For many other observers, though, there is something undeniably appealing about how truthiness signifies ersatz truth, so much so that the neologism has spawned numerous imitators ending in -iness — what the Stanford linguist Arnold Zwicky has called “the Colbert suffix.” In 2007, Meghan Daum of The Los Angeles Times used “fame-iness” to refer to Paris Hilton-style celebrity, while Ben Goldacre of The Guardian mocked an author’s superficial footnotes as providing “an air of ‘referenciness.’ ” The latest in the “X-iness” parade is the title of Charles Seife’s new book, “Proofiness,” defined by Seife as “the art of using bogus mathematical arguments to prove something that you know in your heart is true — even when it’s not.” Seife, an associate professor of journalism at New York University, told me that the title is very much a homage to Colbert. He credits his wife with recognizing during the writing of the book that his topic was “the mathematical analogue of truthiness.”
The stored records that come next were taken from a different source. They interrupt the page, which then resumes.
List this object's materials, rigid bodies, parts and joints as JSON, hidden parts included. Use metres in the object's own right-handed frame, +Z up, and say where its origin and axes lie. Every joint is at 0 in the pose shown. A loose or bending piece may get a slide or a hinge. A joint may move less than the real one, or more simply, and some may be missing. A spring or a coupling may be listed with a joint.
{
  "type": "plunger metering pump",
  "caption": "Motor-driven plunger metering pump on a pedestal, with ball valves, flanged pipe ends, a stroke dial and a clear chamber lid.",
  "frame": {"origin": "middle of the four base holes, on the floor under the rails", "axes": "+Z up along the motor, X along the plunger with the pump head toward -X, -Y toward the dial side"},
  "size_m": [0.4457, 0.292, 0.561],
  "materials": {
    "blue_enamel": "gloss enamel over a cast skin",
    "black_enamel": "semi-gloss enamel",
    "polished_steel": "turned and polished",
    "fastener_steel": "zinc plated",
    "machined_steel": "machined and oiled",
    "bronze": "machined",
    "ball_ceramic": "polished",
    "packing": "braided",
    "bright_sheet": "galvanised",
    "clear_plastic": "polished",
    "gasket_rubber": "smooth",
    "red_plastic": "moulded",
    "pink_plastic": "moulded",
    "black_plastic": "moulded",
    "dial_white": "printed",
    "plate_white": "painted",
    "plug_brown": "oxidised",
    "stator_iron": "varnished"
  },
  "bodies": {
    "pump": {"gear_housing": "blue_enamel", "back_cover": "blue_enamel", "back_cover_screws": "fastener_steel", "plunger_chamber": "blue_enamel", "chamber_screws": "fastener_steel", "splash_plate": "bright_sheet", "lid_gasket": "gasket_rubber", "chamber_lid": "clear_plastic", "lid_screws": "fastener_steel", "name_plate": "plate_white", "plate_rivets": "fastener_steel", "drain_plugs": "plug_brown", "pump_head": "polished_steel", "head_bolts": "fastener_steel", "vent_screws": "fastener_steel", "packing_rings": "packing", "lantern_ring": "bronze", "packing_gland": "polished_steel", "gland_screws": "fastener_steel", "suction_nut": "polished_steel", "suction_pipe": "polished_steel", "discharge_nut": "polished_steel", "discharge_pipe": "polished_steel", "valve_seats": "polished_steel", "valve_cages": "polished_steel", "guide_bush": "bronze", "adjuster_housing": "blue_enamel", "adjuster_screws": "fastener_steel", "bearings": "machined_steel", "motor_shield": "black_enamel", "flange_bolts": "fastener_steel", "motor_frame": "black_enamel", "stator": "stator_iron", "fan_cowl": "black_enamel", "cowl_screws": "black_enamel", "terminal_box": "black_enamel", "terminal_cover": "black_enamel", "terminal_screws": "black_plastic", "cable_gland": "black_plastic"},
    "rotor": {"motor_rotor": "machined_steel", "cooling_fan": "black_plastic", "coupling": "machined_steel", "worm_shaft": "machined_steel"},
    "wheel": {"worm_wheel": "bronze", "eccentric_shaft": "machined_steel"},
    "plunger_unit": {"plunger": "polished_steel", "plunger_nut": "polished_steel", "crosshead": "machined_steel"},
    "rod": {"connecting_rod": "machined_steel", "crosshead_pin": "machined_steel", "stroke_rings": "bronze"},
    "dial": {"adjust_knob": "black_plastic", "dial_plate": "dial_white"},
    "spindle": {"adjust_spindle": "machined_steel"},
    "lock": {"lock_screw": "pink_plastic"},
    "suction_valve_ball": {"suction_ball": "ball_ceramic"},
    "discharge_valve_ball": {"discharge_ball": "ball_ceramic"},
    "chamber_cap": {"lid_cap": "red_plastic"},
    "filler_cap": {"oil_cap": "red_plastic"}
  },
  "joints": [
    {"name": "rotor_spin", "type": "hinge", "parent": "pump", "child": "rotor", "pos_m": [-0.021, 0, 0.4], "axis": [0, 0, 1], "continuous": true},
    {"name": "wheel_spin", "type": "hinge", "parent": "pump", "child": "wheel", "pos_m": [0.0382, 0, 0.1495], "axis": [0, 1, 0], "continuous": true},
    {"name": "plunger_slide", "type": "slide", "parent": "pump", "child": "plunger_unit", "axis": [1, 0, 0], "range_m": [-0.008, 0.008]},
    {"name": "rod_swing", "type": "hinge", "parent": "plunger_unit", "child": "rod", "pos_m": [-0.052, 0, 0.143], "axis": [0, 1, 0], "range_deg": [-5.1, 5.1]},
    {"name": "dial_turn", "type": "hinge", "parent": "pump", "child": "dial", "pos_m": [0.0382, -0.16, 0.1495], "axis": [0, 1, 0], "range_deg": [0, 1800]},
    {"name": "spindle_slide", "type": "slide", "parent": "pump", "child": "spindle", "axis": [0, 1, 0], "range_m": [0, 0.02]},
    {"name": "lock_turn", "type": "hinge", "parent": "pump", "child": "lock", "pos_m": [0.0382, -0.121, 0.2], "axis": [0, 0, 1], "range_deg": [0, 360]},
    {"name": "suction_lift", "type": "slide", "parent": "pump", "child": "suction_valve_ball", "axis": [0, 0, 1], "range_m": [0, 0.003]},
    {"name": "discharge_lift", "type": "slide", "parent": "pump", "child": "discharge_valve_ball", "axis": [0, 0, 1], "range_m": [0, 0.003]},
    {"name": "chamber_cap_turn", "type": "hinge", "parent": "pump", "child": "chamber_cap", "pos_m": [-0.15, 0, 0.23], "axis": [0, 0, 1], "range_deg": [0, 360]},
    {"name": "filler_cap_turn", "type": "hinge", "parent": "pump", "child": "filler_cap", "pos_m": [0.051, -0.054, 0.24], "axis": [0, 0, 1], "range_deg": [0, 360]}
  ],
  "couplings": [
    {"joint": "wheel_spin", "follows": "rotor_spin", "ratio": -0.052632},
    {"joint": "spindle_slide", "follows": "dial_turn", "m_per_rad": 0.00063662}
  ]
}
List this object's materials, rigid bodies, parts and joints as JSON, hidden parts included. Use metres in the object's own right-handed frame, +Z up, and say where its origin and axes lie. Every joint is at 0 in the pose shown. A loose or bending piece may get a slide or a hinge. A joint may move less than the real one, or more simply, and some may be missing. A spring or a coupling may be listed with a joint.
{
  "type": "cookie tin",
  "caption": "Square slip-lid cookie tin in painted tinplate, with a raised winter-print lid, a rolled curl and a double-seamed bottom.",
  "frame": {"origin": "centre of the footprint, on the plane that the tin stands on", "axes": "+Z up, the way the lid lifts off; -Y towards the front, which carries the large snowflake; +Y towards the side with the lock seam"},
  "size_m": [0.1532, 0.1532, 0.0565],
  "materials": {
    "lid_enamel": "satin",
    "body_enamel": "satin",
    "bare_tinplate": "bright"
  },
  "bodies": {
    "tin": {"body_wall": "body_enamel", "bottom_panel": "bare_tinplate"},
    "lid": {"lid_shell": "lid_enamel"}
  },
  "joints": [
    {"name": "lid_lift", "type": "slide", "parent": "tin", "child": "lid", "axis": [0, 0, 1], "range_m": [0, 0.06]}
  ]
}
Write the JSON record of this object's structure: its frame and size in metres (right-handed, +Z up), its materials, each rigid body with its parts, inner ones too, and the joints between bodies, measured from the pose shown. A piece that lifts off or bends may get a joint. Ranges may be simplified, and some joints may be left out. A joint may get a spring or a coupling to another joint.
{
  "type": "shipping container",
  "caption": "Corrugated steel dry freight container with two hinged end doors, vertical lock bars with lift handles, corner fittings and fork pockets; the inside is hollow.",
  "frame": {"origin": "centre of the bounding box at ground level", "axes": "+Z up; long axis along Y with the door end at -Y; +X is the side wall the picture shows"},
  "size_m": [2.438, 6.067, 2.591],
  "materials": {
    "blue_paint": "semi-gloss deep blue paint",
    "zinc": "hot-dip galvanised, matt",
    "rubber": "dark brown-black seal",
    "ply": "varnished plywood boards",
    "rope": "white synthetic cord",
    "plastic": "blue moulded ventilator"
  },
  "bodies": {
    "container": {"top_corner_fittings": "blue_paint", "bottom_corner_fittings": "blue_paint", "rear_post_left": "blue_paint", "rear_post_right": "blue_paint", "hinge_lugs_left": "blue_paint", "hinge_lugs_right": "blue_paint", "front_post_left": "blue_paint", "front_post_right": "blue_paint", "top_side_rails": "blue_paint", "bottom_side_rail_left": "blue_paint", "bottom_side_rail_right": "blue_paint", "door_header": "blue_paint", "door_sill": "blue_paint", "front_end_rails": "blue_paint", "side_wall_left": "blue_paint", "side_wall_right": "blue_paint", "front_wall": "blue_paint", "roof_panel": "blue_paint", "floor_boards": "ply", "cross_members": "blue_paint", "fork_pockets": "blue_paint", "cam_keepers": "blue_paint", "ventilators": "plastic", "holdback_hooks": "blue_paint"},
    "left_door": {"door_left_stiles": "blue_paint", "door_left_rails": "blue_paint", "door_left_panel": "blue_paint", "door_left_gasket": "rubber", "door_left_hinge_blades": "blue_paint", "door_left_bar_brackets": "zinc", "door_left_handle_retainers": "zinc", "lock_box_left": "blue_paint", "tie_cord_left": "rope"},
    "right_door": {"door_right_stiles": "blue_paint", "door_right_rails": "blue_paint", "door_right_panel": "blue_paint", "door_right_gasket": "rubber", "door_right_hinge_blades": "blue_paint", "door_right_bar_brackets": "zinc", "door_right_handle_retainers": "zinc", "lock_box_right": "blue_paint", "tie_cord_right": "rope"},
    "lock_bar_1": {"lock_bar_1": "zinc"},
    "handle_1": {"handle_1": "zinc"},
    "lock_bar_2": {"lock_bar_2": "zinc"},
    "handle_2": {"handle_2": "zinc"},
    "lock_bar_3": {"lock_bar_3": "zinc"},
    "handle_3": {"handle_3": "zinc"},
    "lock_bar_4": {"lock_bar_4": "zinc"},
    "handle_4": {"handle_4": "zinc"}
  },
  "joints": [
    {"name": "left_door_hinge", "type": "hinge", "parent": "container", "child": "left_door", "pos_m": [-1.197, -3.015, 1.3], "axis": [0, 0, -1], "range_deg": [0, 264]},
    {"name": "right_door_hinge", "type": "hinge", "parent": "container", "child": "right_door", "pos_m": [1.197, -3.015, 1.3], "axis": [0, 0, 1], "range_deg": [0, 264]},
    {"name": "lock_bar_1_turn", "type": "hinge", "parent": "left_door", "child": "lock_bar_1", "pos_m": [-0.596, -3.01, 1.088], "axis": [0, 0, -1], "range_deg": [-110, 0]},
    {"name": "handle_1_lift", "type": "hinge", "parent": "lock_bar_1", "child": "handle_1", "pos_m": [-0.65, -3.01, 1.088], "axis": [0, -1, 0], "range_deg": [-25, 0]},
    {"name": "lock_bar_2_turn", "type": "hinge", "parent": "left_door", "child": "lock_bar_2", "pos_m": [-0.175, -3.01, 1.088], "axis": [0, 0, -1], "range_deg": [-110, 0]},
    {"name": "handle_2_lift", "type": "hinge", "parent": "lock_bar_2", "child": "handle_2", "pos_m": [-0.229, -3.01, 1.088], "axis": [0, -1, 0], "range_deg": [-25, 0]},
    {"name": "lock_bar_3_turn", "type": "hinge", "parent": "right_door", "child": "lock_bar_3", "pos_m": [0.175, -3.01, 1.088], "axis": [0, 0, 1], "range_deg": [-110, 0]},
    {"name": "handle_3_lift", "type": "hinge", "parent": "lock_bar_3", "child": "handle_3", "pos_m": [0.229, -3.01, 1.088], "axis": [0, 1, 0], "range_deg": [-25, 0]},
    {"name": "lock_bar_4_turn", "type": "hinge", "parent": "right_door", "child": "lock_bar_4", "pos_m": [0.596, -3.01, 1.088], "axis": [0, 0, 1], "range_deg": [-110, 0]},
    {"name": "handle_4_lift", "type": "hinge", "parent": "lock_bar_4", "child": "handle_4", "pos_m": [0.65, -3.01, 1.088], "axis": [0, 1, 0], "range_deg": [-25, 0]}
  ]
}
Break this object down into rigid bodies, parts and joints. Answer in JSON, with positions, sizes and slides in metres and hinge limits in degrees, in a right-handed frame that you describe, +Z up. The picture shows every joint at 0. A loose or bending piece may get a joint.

The enduring influence of truthiness has also been felt at Indiana University, where a team of information scientists has designed software to detect the propagation of political misinformation on Twitter. The project leader, Filippo Menczer, recalled that while the team was brainstorming about a name for the research tool, one of his graduate students suggested Truthy. “Everyone agreed it was perfect,” Menczer said. Contributors are now busy disentangling reliable political Twitter posts from those that are merely truthy.
Colbert, for his part, said that he’s amazed at how far truthiness has come. But as others have spread the word, he hasn’t felt the need to use it much himself. After Glenn Beck held a “Restoring Honor” rally at the Lincoln Memorial, Colbert’s fans clamored for their own “Restoring Truthiness” event; Colbert has chosen instead to lead a “March to Keep Fear Alive” in Washington on Oct. 30. Truthiness, Colbert pointed out, is in no need of restoring, since it continues to define those who appeal to raw feelings at the expense of facts. “I doubt that many people in American politics are acting on the facts,” he observed ruefully. “Everybody on both sides is acting on the things that move them emotionally the most.”